On December 16, 2011, a little over a year after OTC’s construction began, it was finally time to celebrate the trails completion. A ceremony was held on the Arizona Trail, two miles East of Kelvin, which is the next town south of Superior. “Arizona Trail notables, those deeply involved with the dream and construction of the trail, were on site with trail tools to complete the last symbolic footage to tie together the two completed trail portions,” said Woodson. The dream and construction of the trail that began so many years ago was finally finished. According to Mendoza, the completion of the trail was symbolically “like having a baby.” After tons of hard work preparing, designing and constructing the trail, there was much satisfaction in knowing it was completed.

However, like having a baby, Mendoza realized that the trail was an ongoing project and that they would “now have to take care [of] and feed it.” He says that he and BLM are now considering possible plans for proposed mine dump projects that would affect the area, trail protection strategies, and that they will likely have to maintain similar efforts well into the future.

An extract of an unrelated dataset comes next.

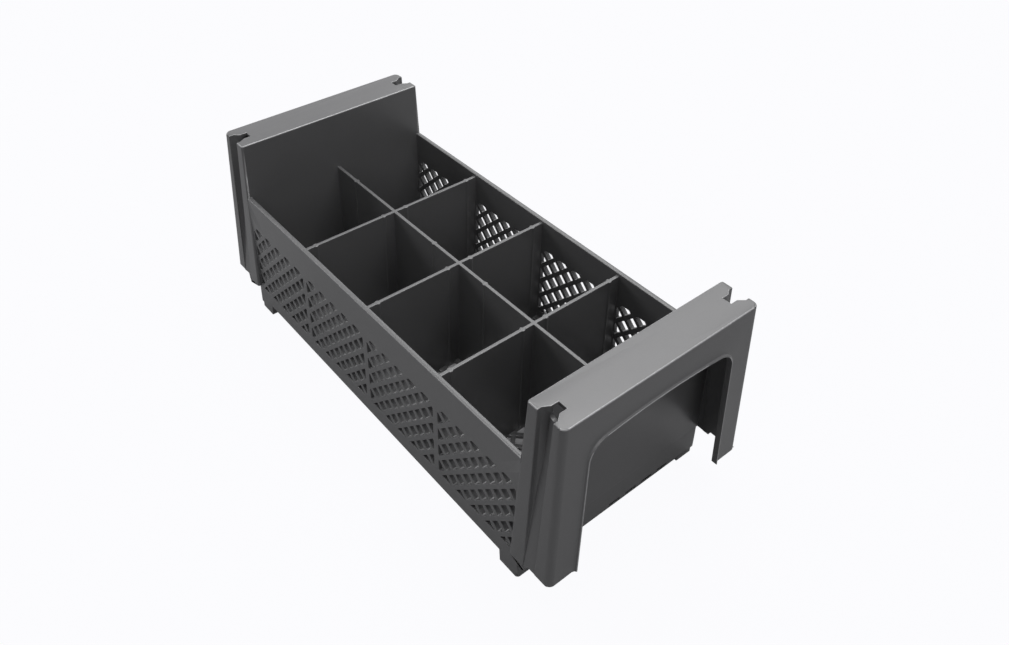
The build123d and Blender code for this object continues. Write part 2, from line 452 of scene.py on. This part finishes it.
def is_crease(edge):
    """True for the long edges of the caps' bevels and for the folds of the arch lips."""
    first, last = (vertex.co / MM for vertex in edge.verts)
    if abs(first.x) < END_SIDE_X or not edge.is_manifold:
        return False
    level = abs(first.z - last.z) < SAME_LEVEL and (last - first).length > LONG_EDGE
    heights = (CAP_HEIGHT, CAP_HEIGHT - CAP_BEVEL)
    at_bevel = any(is_at_height(edge.verts[0], height) for height in heights)
    at_lip = min(abs(first.x), abs(last.x)) > CAP_FACE_X - 0.1 and abs(first.y) < LIP_SIDE_Y
    return (level and at_bevel) or (at_lip and edge.calc_face_angle() > math.radians(LIP_FOLD))


def mark_creases(piece):
    """Keeps the creases crisp in the shading."""
    grid = bmesh.new()
    grid.from_mesh(piece.data)
    for edge in grid.edges:
        if is_crease(edge):
            edge.smooth = False
    grid.to_mesh(piece.data)
    grid.free()


def keep_inside(piece):
    """Holds every point inside the solid's own box, also where roundings meet."""
    for vertex in piece.data.vertices:
        limits = zip(vertex.co, cad_low, cad_high)
        vertex.co = [min(max(value, least), most) for value, least, most in limits]


def even_normals(piece):
    """Lets the flat faces keep their own direction beside the rounded corners."""
    activate(piece)
    bpy.ops.object.shade_smooth_by_angle(angle=math.radians(SMOOTH_ANGLE))
    mark_creases(piece)
    modifier = piece.modifiers.new("even_normals", "WEIGHTED_NORMAL")
    modifier.mode = "FACE_AREA"
    modifier.weight = 50
    modifier.keep_sharp = True
    apply_modifiers(piece)


def is_cap_bevel(mesh, face):
    """True for the narrow slanting faces round the top of each cap, where a highlight is painted."""
    low = min(mesh.vertices[index].co.z for index in face.vertices)
    return low > (CAP_HEIGHT - CAP_BEVEL - 0.1) * MM and 0.3 < face.normal.z < 0.95


def is_lip_crest(mesh, face):
    """True for the small rounding along the arch lips' rims, where it doesn't face down, and where a
    highlight is painted.
    """
    low = min(abs(mesh.vertices[index].co.x) for index in face.vertices)
    at_rim = low > (CAP_FACE_X + LIP_RIM_OUT) * MM and abs(face.center.y) < LIP_SIDE_Y * MM
    return at_rim and face.normal.z > -0.2


def mark_edges(piece):
    """Keeps how much each rounded edge is rubbed, and where a highlight is painted on the caps'
    bevels and the arch lips' crests, as the attribute that the plastic's rubbed edges and painted
    highlight follow.
    """
    mesh = piece.data
    values = [0.0] * len(mesh.loops)
    for face in mesh.polygons:
        wear_and_highlight = EDGE_WEAR * face.material_index
        # The caps' bevels and the lips' crests get a painted highlight in place of rubbed edges
        if is_cap_bevel(mesh, face) or (wear_and_highlight and is_lip_crest(mesh, face)):
            wear_and_highlight = CREST_PAINTED_HIGHLIGHT
        for corner in face.loop_indices:
            values[corner] = wear_and_highlight
        face.material_index = 0
    edge = mesh.attributes.new("edge", "FLOAT", "CORNER")
    edge.data.foreach_set("value", values)


def basket():
    """The moulding, as a dressed copy that replaces the plain solid."""
    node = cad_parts["cutlery_basket"]
    piece = bpy.data.objects.new("basket_moulding", node.data.copy())
    bpy.context.scene.collection.objects.link(piece)
    merge_points(piece, JOIN_LOOSE)
    cut_floor(piece)
    crisp_caps(piece)
    piece.data.materials.clear()
    piece.data.materials.append(basket_plastic())
    piece.data.materials.append(piece.data.materials[0])
    soften_edges(piece)
    keep_inside(piece)
    mark_edges(piece)
    piece.data.materials.pop(index=1)
    even_normals(piece)
    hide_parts("cutlery_basket")
    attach(piece, "root")


# Floor, world and lamps
def white_background(finish, soft, white, seen_share, gloss_share):
    """What the camera, a mirror or glass sees of the floor or world, in place of its plain light."""
    share = finish.node("ShaderNodeLightPath", output="Is Camera Ray") * seen_share
    for ray in ("Is Glossy Ray", "Is Transmission Ray"):
        share = share.math("MAXIMUM", finish.node("ShaderNodeLightPath", output=ray) * gloss_share)
    return finish.node("ShaderNodeMixShader", None, {"Fac": share, 1: soft, 2: white})


def floor_finish():
    """Pale floor that looks nearly white and keeps the basket's shadow, with painted shade in a
    rectangle right under the basket, where less of the white is mixed in.
    """
    finish = Finish(bpy.data.materials.new("pale_floor"))
    painted_shade_masks = []
    # Painted shade: a rectangle under the basket where the white glow mostly gives way to the paint,
    # so the paint with its real shadow shows darker there
    for axis, half in (("X", SHADE_LENGTH), ("Y", SHADE_WIDTH)):
        away = finish.node("ShaderNodeSeparateXYZ", None, {"Vector": finish.place()}, axis)
        painted_shade_masks.append(((half - away.math("ABSOLUTE")) * SHADE_SHARPNESS).clipped())
    seen = FLOOR_WHITE * (1 - SHADE_DEPTH * (painted_shade_masks[0] * painted_shade_masks[1]))
    paint = finish.node("ShaderNodeBsdfDiffuse", None, {"Color": grey(FLOOR_PAINT)})
    glow = finish.node("ShaderNodeEmission", None, {"Color": grey(1.0), "Strength": 1.0})
    return finish.surface(white_background(finish, paint, glow, seen, FLOOR_IN_GLOSS))


def studio_world():
    """Soft light from all round, seen as white."""
    sky = Finish(bpy.data.worlds.new("studio_world"))
    soft = sky.node("ShaderNodeBackground", None, {"Color": grey(0.97), "Strength": WORLD_LIGHT})
    white = sky.node("ShaderNodeBackground", None, {"Color": grey(1.0), "Strength": 1.0})
    shader = white_background(sky, soft, white, 1.0, 1.0)
    bpy.context.scene.world = sky.surface(shader, "ShaderNodeOutputWorld")


def softbox(name, place, size, power):
    """A broad lamp, turned to the basket."""
    bpy.ops.object.light_add(type="AREA", location=place)
    lamp = bpy.context.object
    lamp.name = name
    lamp.data.shape = "RECTANGLE"
    lamp.data.size, lamp.data.size_y = size
    lamp.data.energy = power
    lamp.rotation_euler = (Vector(LAMP_AIM) - Vector(place)).to_track_quat("-Z", "Y").to_euler()


def studio():
    """Floor, world and lamps."""
    deselect()
    bpy.ops.mesh.primitive_plane_add(size=FLOOR_SIZE, location=(0, 0, -FLOOR_DROP))
    floor = bpy.context.object
    floor.name = "studio_floor"
    floor.data.materials.append(floor_finish())
    studio_world()
    for lamp in SOFTBOXES:
        softbox(*lamp)


photo_camera()
basket()
studio()

scene = bpy.context.scene
scene.view_settings.view_transform = "Standard"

The Arizona Trail’s completion is a mark of success for many people, including Dale Shewalter, who originally envisioned the trail, as well as BLM, ATA, and OTC, who aided in completing Shewalter’s vision. Although he died before the trails completion, Shewalter’s legacy continues with the trail and it’s users. Every year adventurers journey various lengths of the eight hundred mile trail by foot, horse, mule, and bike. It is not only used recreationally, but also in many different types of events, such as extensive bike races, running races, as well as an 800-mile hike to raise money to help fight Polio. Through large wilderness regions, like the Mazatal Wilderness, and historical sites, like the Grand Canyon, the trail’s path highlights many types of wildlife, vegetation, and geographical wonders. These qualities make the Arizona Trail an alluring destination for wilderness enthusiasts and anyone who wishes to experience the beauty and diversity of this state.